Dataset extract:
+-------+
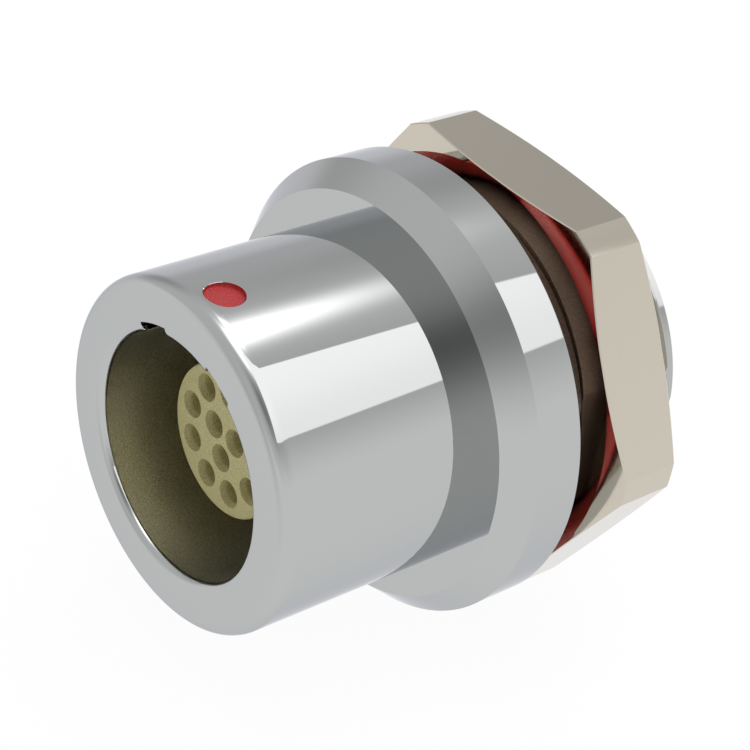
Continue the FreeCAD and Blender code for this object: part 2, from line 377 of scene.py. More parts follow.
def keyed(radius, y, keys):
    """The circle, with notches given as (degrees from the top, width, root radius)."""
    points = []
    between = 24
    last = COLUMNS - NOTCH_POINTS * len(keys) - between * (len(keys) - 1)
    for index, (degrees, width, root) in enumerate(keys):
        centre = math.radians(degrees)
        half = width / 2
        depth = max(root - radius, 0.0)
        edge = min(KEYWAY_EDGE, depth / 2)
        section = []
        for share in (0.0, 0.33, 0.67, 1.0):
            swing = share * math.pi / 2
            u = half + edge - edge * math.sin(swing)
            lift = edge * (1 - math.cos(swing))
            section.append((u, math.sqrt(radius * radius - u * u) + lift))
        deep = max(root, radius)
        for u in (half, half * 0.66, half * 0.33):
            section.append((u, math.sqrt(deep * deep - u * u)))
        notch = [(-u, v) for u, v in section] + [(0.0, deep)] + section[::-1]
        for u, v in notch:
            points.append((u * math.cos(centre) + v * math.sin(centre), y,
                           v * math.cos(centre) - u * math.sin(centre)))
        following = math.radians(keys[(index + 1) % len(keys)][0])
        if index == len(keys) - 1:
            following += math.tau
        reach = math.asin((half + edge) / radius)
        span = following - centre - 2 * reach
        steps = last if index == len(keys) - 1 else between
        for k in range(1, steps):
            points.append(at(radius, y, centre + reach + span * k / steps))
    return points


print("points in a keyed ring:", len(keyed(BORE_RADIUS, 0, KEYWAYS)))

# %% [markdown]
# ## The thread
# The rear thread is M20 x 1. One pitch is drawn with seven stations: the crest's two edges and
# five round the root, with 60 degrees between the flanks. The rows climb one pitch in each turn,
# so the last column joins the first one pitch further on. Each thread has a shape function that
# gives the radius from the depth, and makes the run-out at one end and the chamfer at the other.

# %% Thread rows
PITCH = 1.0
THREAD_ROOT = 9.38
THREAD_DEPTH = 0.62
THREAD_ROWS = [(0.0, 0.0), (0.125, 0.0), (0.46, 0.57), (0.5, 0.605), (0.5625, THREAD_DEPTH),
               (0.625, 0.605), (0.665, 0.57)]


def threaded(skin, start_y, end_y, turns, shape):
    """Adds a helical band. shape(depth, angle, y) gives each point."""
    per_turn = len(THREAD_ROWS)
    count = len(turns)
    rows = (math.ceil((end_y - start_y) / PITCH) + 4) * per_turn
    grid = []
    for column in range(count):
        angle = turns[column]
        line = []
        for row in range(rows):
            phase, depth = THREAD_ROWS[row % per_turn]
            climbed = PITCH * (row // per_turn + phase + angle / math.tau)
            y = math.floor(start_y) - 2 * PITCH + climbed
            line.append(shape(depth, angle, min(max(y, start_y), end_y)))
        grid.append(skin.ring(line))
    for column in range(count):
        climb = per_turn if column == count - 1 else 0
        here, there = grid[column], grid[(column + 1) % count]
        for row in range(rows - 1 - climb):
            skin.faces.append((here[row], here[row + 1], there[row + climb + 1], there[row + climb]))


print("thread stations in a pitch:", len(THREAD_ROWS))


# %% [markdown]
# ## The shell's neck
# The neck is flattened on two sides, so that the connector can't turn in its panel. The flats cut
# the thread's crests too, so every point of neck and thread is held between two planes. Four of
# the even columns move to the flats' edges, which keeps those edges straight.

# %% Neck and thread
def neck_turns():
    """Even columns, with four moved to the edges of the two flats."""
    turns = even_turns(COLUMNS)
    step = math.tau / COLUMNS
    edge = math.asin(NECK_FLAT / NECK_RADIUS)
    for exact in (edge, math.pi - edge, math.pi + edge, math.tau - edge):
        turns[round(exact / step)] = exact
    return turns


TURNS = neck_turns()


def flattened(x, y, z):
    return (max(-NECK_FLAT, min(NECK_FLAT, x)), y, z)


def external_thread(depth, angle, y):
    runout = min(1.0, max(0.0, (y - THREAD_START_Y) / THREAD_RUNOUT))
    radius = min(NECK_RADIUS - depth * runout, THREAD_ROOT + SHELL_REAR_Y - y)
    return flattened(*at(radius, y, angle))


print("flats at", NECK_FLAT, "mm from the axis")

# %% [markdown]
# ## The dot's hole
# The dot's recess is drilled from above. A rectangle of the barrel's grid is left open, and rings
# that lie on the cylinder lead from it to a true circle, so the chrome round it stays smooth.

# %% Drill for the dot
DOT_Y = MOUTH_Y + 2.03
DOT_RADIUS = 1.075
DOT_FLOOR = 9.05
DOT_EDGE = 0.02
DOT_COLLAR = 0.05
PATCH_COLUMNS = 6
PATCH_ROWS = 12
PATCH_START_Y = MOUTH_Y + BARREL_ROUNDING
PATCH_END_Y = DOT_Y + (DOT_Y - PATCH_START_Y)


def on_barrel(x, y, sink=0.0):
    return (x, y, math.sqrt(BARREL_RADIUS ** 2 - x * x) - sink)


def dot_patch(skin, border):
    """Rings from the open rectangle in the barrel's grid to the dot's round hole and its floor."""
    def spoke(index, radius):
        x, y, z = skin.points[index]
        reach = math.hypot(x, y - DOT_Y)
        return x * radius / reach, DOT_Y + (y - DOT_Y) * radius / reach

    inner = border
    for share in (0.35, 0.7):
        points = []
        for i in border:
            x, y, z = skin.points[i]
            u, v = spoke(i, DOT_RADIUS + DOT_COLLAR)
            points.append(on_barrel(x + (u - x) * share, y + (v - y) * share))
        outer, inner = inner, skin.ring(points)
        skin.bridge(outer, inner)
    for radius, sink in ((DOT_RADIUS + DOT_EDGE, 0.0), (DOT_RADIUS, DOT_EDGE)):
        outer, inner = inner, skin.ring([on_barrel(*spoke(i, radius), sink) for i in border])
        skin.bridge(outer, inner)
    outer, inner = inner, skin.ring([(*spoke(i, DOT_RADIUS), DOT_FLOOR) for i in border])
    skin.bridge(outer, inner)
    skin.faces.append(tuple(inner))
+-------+
To do:
Write out the whole listing again. Match it word for word.

Full solution:
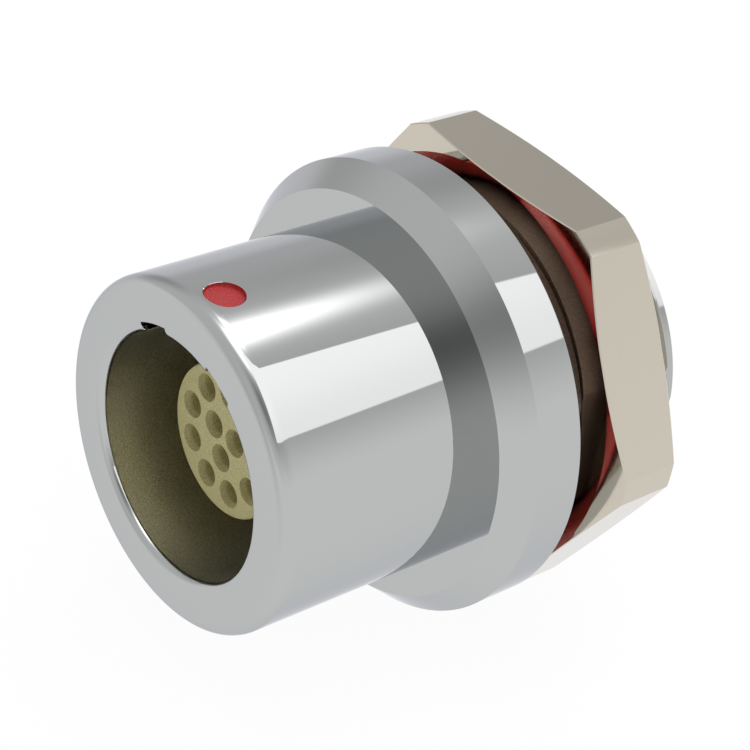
Continue the FreeCAD and Blender code for this object: part 2, from line 377 of scene.py. More parts follow.
def keyed(radius, y, keys):
    """The circle, with notches given as (degrees from the top, width, root radius)."""
    points = []
    between = 24
    last = COLUMNS - NOTCH_POINTS * len(keys) - between * (len(keys) - 1)
    for index, (degrees, width, root) in enumerate(keys):
        centre = math.radians(degrees)
        half = width / 2
        depth = max(root - radius, 0.0)
        edge = min(KEYWAY_EDGE, depth / 2)
        section = []
        for share in (0.0, 0.33, 0.67, 1.0):
            swing = share * math.pi / 2
            u = half + edge - edge * math.sin(swing)
            lift = edge * (1 - math.cos(swing))
            section.append((u, math.sqrt(radius * radius - u * u) + lift))
        deep = max(root, radius)
        for u in (half, half * 0.66, half * 0.33):
            section.append((u, math.sqrt(deep * deep - u * u)))
        notch = [(-u, v) for u, v in section] + [(0.0, deep)] + section[::-1]
        for u, v in notch:
            points.append((u * math.cos(centre) + v * math.sin(centre), y,
                           v * math.cos(centre) - u * math.sin(centre)))
        following = math.radians(keys[(index + 1) % len(keys)][0])
        if index == len(keys) - 1:
            following += math.tau
        reach = math.asin((half + edge) / radius)
        span = following - centre - 2 * reach
        steps = last if index == len(keys) - 1 else between
        for k in range(1, steps):
            points.append(at(radius, y, centre + reach + span * k / steps))
    return points


print("points in a keyed ring:", len(keyed(BORE_RADIUS, 0, KEYWAYS)))

# %% [markdown]
# ## The thread
# The rear thread is M20 x 1. One pitch is drawn with seven stations: the crest's two edges and
# five round the root, with 60 degrees between the flanks. The rows climb one pitch in each turn,
# so the last column joins the first one pitch further on. Each thread has a shape function that
# gives the radius from the depth, and makes the run-out at one end and the chamfer at the other.

# %% Thread rows
PITCH = 1.0
THREAD_ROOT = 9.38
THREAD_DEPTH = 0.62
THREAD_ROWS = [(0.0, 0.0), (0.125, 0.0), (0.46, 0.57), (0.5, 0.605), (0.5625, THREAD_DEPTH),
               (0.625, 0.605), (0.665, 0.57)]


def threaded(skin, start_y, end_y, turns, shape):
    """Adds a helical band. shape(depth, angle, y) gives each point."""
    per_turn = len(THREAD_ROWS)
    count = len(turns)
    rows = (math.ceil((end_y - start_y) / PITCH) + 4) * per_turn
    grid = []
    for column in range(count):
        angle = turns[column]
        line = []
        for row in range(rows):
            phase, depth = THREAD_ROWS[row % per_turn]
            climbed = PITCH * (row // per_turn + phase + angle / math.tau)
            y = math.floor(start_y) - 2 * PITCH + climbed
            line.append(shape(depth, angle, min(max(y, start_y), end_y)))
        grid.append(skin.ring(line))
    for column in range(count):
        climb = per_turn if column == count - 1 else 0
        here, there = grid[column], grid[(column + 1) % count]
        for row in range(rows - 1 - climb):
            skin.faces.append((here[row], here[row + 1], there[row + climb + 1], there[row + climb]))


print("thread stations in a pitch:", len(THREAD_ROWS))


# %% [markdown]
# ## The shell's neck
# The neck is flattened on two sides, so that the connector can't turn in its panel. The flats cut
# the thread's crests too, so every point of neck and thread is held between two planes. Four of
# the even columns move to the flats' edges, which keeps those edges straight.

# %% Neck and thread
def neck_turns():
    """Even columns, with four moved to the edges of the two flats."""
    turns = even_turns(COLUMNS)
    step = math.tau / COLUMNS
    edge = math.asin(NECK_FLAT / NECK_RADIUS)
    for exact in (edge, math.pi - edge, math.pi + edge, math.tau - edge):
        turns[round(exact / step)] = exact
    return turns


TURNS = neck_turns()


def flattened(x, y, z):
    return (max(-NECK_FLAT, min(NECK_FLAT, x)), y, z)


def external_thread(depth, angle, y):
    runout = min(1.0, max(0.0, (y - THREAD_START_Y) / THREAD_RUNOUT))
    radius = min(NECK_RADIUS - depth * runout, THREAD_ROOT + SHELL_REAR_Y - y)
    return flattened(*at(radius, y, angle))


print("flats at", NECK_FLAT, "mm from the axis")

# %% [markdown]
# ## The dot's hole
# The dot's recess is drilled from above. A rectangle of the barrel's grid is left open, and rings
# that lie on the cylinder lead from it to a true circle, so the chrome round it stays smooth.

# %% Drill for the dot
DOT_Y = MOUTH_Y + 2.03
DOT_RADIUS = 1.075
DOT_FLOOR = 9.05
DOT_EDGE = 0.02
DOT_COLLAR = 0.05
PATCH_COLUMNS = 6
PATCH_ROWS = 12
PATCH_START_Y = MOUTH_Y + BARREL_ROUNDING
PATCH_END_Y = DOT_Y + (DOT_Y - PATCH_START_Y)


def on_barrel(x, y, sink=0.0):
    return (x, y, math.sqrt(BARREL_RADIUS ** 2 - x * x) - sink)


def dot_patch(skin, border):
    """Rings from the open rectangle in the barrel's grid to the dot's round hole and its floor."""
    def spoke(index, radius):
        x, y, z = skin.points[index]
        reach = math.hypot(x, y - DOT_Y)
        return x * radius / reach, DOT_Y + (y - DOT_Y) * radius / reach

    inner = border
    for share in (0.35, 0.7):
        points = []
        for i in border:
            x, y, z = skin.points[i]
            u, v = spoke(i, DOT_RADIUS + DOT_COLLAR)
            points.append(on_barrel(x + (u - x) * share, y + (v - y) * share))
        outer, inner = inner, skin.ring(points)
        skin.bridge(outer, inner)
    for radius, sink in ((DOT_RADIUS + DOT_EDGE, 0.0), (DOT_RADIUS, DOT_EDGE)):
        outer, inner = inner, skin.ring([on_barrel(*spoke(i, radius), sink) for i in border])
        skin.bridge(outer, inner)
    outer, inner = inner, skin.ring([(*spoke(i, DOT_RADIUS), DOT_FLOOR) for i in border])
    skin.bridge(outer, inner)
    skin.faces.append(tuple(inner))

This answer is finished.